What to produce -> Copy out all lines that carry the word "from".
------ Stored records
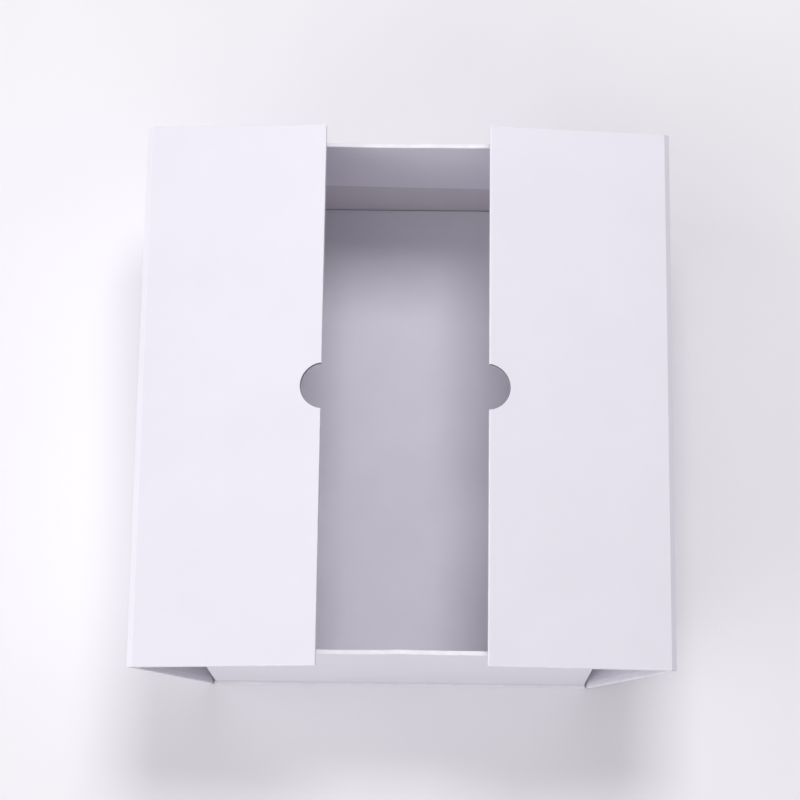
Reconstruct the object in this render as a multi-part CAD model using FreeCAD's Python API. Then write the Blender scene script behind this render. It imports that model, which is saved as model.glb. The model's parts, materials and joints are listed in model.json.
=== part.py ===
import FreeCAD, Part
import math
import os

# Gift box with two doors: an open tray glued inside a folding case.
# The case is a row of greyboard panels in one wrapping of paper. Its base is
# under the tray, a side panel leans out on the left and on the right, and a
# door is folded over the tray from the top of each side panel. A narrow strip
# of bare paper joins each side panel to its door and lets it fold.
# Millimetres. Origin: centre of the case's underside. +Z up, +Y to the back.

# Sheets
board = 2.0
paper = 0.2
floor_card = 0.8
stay_tape = 0.15

# Tray
tray_width = 200.0
tray_length = 270.4
rim_z = 110.8
tray_turn_in = 60.5
back_turn_in_slant = 9.0
floor_card_gap = 0.4
stay_leg = 20.0
glue_strip_size = (24.0, 240.0)
glue_strip_spacing = 70.0

# Case
base_half_width = 100.2
fold_x = 103.0
side_height = 112.8
strip_height = 3.4
door_reach = 92.6
case_length_low = 273.4
case_length_high = 283.2
edge_turn_in = 15.0
liner_inset = 3.0

# How far the boards stop from each crease, so that the paper can fold
side_board_start = 0.6
side_board_stop = 1.0
door_board_start = 1.8
crease_gap = 0.15

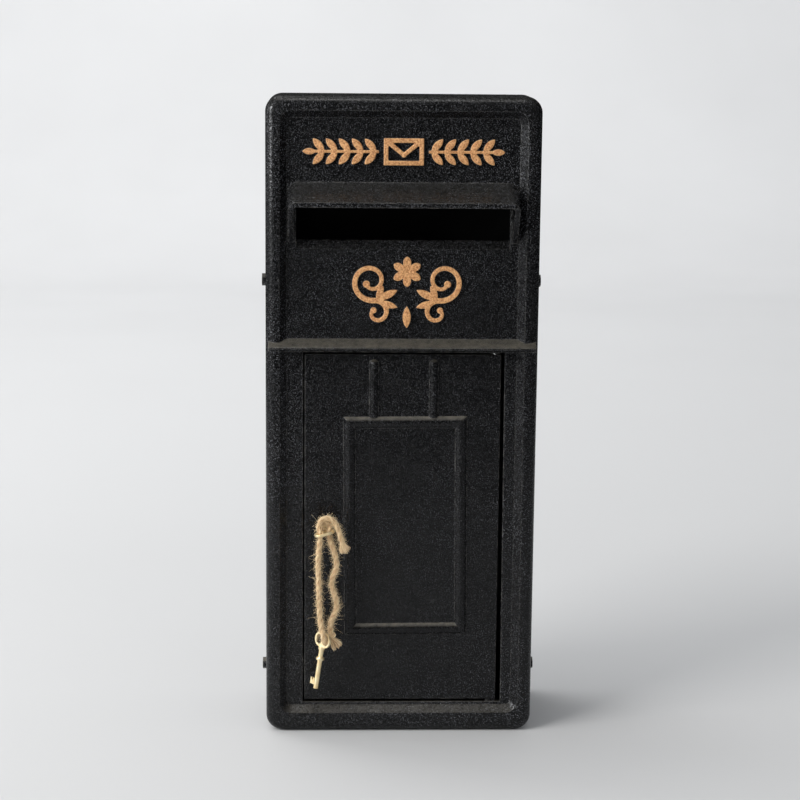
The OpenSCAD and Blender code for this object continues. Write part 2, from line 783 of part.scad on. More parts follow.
------------
Finished task ->
# door is folded over the tray from the top of each side panel. A narrow strip
# How far the boards stop from each crease, so that the paper can fold
The OpenSCAD and Blender code for this object continues. Write part 2, from line 783 of part.scad on. More parts follow.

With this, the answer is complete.